Sobre la lectura
Por Gabriela Caballero Delgado
Al otro lado de la ventana los higos se deshidratan bajo el sol del verano. Su aroma dulzón se entremezcla con el que se desprende del cedrón y los manzanos, asomándose en el huerto junto a la cocina. En el patio, bajo los racimos de uvas que cuelgan desde la parra, mi abuelita Adela desgrana el maíz o tal vez hila el algodón. En un momento más correremos hacia ella con el espíritu exaltado, tras haber descubierto en una caja de cartón algunos libros de lecturas escolares y unas novelas de folletín que atraparían nuestro interés aquel día y los siguientes.
Para nosotras, las nietas que pasábamos las vacaciones en el valle de Omate, Moquegua, aquel hallazgo se convirtió en una imagen gravitante a la cual volvemos cuando pensamos en los días de nuestra infancia. La caja de cartón ofrecía la posibilidad de asomarnos a un lugar y un tiempo detenidos en el pasado de nuestra familia e imaginar un poco la vida de mis tíos y de mi abuela, antes de convertirse en las personas que veíamos y abrazábamos al terminar la escuela. Parte de aquel tesoro fue el libro “Amigo”, publicado en el año 1975 como parte de la reforma educativa de Velasco Alvarado, cuyo título recuperé gracias a mi hermana y a las ventajas de la tecnología. Los textos e ilustraciones invitaban a conocer las vivencias de una familia de campo, con la cual, naturalmente, me identificaba; de sus páginas conservo los trabalenguas “María Chuzena”, “El cielo está enladrillado” y “La perra de Parra”, que incluso ahora soy capaz de repetir palabra tras palabra, velozmente y sin equivocarme.
He recordado todo esto, al leer el ensayo que Marcel Proust escribió en 1905, donde contrarresta los argumentos de John Ruskin sobre la lectura, en sus conferencias reunidas en Sésamos y lirios, negando el rol preponderante que este le asigna. Proust reflexiona brevemente en torno a distintos autores como Homero, Sófocles, Eurípides, Virgilio, Dante, Emerson, Balzac, Víctor Hugo, Stendhal, Fromentin, Musset, Anatole France, Maeterlinck, Boileau, Racine, Sain-Simon, Shakespeare, Silvio Pellico… Asimismo, propone una funcionalidad distinta de los libros en la vida de las personas, donde el valor de la lectura está en “la imagen de los lugares y de los días en los que las hemos realizado”; por eso recupera las experiencias de su infancia y la vida que se desenvolvía alrededor de él, mientras leía “El capitán fracasa” de Théophile Gautier. La lectura es esencial para todos, pero solamente puede situarnos en el umbral del conocimiento y la belleza suprema, sin introducirnos en ellos. Esto lo explica con la figura de Virgilio acompañando a Dante o la del ángel que nos deja en la puerta del Paraíso y echa a volar antes de vernos entrar. La lectura se trata de una iniciación en la vida espiritual, una comunicación con otros, aunque en soledad. Disfrutamos de las palabras y, más aún, de los silencios que los libros nos ofrecen, porque “hablamos para los demás, pero nos callamos para nosotros mismos”. Por esta razón, es tan difícil comunicar toda la vorágine de emociones que despierta en nosotros mientras leemos.
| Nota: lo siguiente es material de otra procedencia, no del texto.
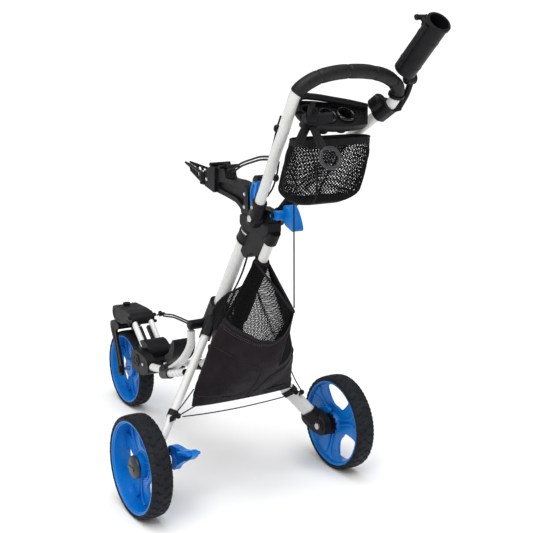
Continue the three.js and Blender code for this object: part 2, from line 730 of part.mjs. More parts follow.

Por otra parte, la analogía que Proust hace de los libros con los amigos me resultó particularmente significativa por el recuerdo de aquel libro que me vincula con mi propia infancia: una amistad en su pureza inicial, despojada de falsas amabilidades y convencionalismos. Es absolutamente cierto lo que señalaba el autor de “En busca del tiempo perdido”: el valor de la lectura se encuentra en su capacidad de llevarnos hacia un pasado afectivo. Gracias a ella conservo el aire que me devuelve el aroma de los frutos, la imagen de mi abuela en el paisaje de su casa y la alegría de mis hermanas al descubrir nuevos libros, como parte del amor que despertó en mí aquel tesoro liberado de una sencilla e infinita caja de cartón.